Book People v. Morath is the latest in a string of court rulings over the last month that have skirted the First Amendment rights citizens do or do not have regarding access to library materials. In early October, a Florida District Court judge ruled that neither library patrons nor authors have First Amendment rights when it comes to library collections (that ruling hinged heavily on a decision in the Fifth Circuit from May, stating that library books are government speech and thus, not subject to the Free Speech clause). This case contradicted a decision made just weeks before, in which a judge found a Florida law used to remove books from public schools to be “overbroad and unconstitutional.”

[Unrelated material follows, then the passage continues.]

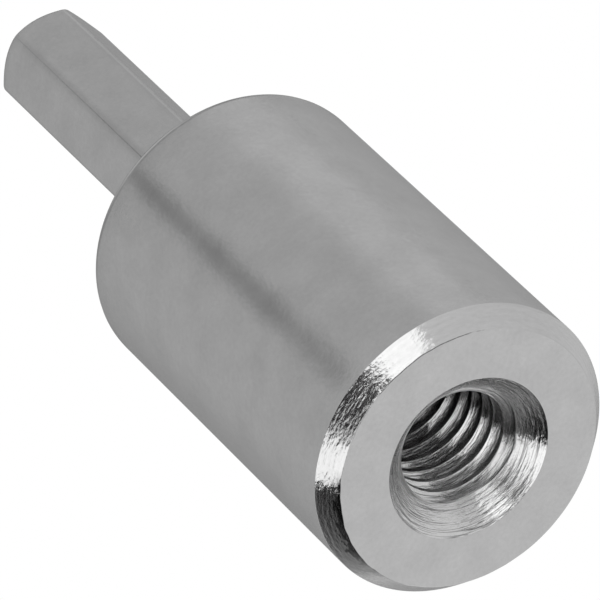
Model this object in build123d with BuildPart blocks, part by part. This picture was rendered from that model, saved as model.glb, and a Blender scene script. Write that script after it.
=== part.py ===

Additionally, a ruling in late September from US District Judge Douglas Cole of the Southern District of Ohio outlined that public school educators don’t have First Amendment Rights when it comes to the books stocked in their classrooms, either.
This week also brought a significant court win for student First Amendment rights in the case E.K. v. Department of Defense Education Activity. US District Judge Patricia Tolliver Giles ruled that the 600 books banned in military schools by the Department of Defense were a violation of Constitutional rights and that they must be returned to the schools of those involved in the lawsuit.